- INSTRUCTIONS TO FOLLOW -
Quote only the lines from the top of the listing below down to and including the line with "True, 60, place)".

- DATA SEGMENT -

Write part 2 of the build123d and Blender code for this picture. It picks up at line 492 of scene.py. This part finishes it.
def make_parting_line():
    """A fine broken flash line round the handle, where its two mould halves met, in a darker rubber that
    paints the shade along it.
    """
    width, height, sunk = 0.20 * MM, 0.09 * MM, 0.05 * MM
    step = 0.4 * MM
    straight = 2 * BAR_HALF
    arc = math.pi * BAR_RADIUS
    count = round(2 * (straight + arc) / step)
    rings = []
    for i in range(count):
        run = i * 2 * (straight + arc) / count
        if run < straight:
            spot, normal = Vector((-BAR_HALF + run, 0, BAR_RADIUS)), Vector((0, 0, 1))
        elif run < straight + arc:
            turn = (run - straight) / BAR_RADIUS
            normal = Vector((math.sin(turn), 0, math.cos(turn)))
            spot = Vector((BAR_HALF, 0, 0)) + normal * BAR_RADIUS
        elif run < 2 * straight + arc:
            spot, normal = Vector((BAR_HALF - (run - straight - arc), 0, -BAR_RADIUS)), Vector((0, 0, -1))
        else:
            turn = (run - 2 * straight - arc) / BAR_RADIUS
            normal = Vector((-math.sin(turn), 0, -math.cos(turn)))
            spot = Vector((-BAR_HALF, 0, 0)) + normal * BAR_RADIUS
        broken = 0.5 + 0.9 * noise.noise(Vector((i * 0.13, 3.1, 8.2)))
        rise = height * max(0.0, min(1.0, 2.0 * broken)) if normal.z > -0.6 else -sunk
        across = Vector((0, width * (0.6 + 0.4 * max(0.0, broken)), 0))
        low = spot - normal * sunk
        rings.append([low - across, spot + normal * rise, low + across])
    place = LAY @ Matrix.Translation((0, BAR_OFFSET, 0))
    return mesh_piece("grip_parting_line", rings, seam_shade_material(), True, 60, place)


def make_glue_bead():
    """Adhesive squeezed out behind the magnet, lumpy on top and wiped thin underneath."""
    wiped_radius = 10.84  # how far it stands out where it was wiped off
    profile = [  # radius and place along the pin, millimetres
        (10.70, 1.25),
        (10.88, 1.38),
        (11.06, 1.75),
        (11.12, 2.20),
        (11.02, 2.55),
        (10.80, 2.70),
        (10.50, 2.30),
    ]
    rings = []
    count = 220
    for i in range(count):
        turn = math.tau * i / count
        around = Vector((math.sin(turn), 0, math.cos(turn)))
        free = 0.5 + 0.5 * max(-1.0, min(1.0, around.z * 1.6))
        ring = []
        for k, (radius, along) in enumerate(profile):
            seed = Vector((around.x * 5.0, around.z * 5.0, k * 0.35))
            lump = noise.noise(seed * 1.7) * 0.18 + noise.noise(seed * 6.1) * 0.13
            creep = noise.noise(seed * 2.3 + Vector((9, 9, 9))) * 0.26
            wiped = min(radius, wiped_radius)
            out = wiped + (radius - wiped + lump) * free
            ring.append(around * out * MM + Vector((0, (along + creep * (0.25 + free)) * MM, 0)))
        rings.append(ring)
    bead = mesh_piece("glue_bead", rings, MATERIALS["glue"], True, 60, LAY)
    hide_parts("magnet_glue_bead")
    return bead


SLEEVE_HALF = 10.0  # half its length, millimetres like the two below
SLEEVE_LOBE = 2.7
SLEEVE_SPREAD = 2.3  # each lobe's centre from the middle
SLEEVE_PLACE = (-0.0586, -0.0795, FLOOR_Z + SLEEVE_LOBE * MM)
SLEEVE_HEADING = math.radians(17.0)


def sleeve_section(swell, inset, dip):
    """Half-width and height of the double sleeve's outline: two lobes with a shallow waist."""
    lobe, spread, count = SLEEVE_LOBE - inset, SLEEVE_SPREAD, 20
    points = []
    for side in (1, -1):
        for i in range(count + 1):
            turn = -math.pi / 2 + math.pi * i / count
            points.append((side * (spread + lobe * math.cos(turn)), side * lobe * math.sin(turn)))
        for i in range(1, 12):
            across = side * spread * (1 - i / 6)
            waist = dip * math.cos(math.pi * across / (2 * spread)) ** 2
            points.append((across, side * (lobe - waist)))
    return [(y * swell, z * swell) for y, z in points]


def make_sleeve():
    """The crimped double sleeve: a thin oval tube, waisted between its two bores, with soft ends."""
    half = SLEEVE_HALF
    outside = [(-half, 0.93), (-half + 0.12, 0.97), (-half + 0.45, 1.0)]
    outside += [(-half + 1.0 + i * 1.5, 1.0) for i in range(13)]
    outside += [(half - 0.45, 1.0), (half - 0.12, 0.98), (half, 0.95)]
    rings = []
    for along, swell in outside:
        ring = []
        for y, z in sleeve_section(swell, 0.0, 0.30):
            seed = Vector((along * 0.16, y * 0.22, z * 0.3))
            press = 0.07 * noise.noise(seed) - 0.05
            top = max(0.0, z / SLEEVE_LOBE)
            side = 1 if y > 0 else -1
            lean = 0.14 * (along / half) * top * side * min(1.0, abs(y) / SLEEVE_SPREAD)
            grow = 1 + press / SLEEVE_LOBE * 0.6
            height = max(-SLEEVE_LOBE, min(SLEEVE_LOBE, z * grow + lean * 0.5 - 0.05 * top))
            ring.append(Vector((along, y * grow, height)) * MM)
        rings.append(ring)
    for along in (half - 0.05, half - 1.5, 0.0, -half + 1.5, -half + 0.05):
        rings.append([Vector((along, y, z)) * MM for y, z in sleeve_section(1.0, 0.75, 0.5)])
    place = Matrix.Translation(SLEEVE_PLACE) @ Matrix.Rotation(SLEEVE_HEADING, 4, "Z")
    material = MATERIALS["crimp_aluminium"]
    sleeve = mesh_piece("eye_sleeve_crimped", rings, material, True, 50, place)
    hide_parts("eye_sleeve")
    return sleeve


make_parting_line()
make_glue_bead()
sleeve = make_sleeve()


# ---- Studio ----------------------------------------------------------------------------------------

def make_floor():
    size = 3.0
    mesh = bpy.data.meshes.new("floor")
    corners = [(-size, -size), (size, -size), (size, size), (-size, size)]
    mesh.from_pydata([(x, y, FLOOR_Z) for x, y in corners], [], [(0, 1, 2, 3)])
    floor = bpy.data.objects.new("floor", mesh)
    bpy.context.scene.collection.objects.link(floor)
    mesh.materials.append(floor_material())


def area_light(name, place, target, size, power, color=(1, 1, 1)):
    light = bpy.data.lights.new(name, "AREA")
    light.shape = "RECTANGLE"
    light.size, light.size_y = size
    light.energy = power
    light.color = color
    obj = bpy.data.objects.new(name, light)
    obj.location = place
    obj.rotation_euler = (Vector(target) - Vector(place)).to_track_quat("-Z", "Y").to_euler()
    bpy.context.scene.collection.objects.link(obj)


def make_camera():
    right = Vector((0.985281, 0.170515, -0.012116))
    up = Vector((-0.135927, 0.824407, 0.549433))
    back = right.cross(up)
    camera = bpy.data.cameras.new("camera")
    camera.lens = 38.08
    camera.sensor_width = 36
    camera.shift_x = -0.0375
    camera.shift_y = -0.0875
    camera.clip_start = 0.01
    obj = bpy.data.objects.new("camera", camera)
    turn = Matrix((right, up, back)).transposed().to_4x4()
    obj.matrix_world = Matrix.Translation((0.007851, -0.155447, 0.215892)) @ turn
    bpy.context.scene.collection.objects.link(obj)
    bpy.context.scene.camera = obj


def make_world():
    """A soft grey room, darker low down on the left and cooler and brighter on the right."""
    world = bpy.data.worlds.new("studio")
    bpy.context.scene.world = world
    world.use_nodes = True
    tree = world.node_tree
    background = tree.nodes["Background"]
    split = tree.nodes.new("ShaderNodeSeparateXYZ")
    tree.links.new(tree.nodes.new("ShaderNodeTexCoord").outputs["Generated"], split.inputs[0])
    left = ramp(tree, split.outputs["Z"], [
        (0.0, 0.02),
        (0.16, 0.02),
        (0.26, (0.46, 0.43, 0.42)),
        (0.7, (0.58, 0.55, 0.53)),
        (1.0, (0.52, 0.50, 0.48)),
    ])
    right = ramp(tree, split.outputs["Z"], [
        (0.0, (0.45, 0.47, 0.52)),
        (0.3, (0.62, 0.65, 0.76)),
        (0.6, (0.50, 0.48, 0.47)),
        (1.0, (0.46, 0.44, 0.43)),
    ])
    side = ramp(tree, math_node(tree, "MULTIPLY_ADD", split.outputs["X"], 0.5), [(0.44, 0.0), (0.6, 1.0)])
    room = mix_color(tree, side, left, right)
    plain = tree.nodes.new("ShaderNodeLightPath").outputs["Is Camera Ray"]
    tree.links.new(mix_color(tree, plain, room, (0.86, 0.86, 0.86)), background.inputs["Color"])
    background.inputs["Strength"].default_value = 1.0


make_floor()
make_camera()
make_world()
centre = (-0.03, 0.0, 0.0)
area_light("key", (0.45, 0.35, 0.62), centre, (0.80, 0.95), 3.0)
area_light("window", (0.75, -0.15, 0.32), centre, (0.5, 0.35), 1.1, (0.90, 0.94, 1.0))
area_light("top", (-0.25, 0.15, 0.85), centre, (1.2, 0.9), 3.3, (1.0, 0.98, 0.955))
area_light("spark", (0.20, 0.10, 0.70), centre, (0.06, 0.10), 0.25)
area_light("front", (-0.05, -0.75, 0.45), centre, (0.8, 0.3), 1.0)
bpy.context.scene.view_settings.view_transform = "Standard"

- WRITTEN ANSWER -
Write part 2 of the build123d and Blender code for this picture. It picks up at line 492 of scene.py. This part finishes it.
def make_parting_line():
    """A fine broken flash line round the handle, where its two mould halves met, in a darker rubber that
    paints the shade along it.
    """
    width, height, sunk = 0.20 * MM, 0.09 * MM, 0.05 * MM
    step = 0.4 * MM
    straight = 2 * BAR_HALF
    arc = math.pi * BAR_RADIUS
    count = round(2 * (straight + arc) / step)
    rings = []
    for i in range(count):
        run = i * 2 * (straight + arc) / count
        if run < straight:
            spot, normal = Vector((-BAR_HALF + run, 0, BAR_RADIUS)), Vector((0, 0, 1))
        elif run < straight + arc:
            turn = (run - straight) / BAR_RADIUS
            normal = Vector((math.sin(turn), 0, math.cos(turn)))
            spot = Vector((BAR_HALF, 0, 0)) + normal * BAR_RADIUS
        elif run < 2 * straight + arc:
            spot, normal = Vector((BAR_HALF - (run - straight - arc), 0, -BAR_RADIUS)), Vector((0, 0, -1))
        else:
            turn = (run - 2 * straight - arc) / BAR_RADIUS
            normal = Vector((-math.sin(turn), 0, -math.cos(turn)))
            spot = Vector((-BAR_HALF, 0, 0)) + normal * BAR_RADIUS
        broken = 0.5 + 0.9 * noise.noise(Vector((i * 0.13, 3.1, 8.2)))
        rise = height * max(0.0, min(1.0, 2.0 * broken)) if normal.z > -0.6 else -sunk
        across = Vector((0, width * (0.6 + 0.4 * max(0.0, broken)), 0))
        low = spot - normal * sunk
        rings.append([low - across, spot + normal * rise, low + across])
    place = LAY @ Matrix.Translation((0, BAR_OFFSET, 0))
    return mesh_piece("grip_parting_line", rings, seam_shade_material(), True, 60, place)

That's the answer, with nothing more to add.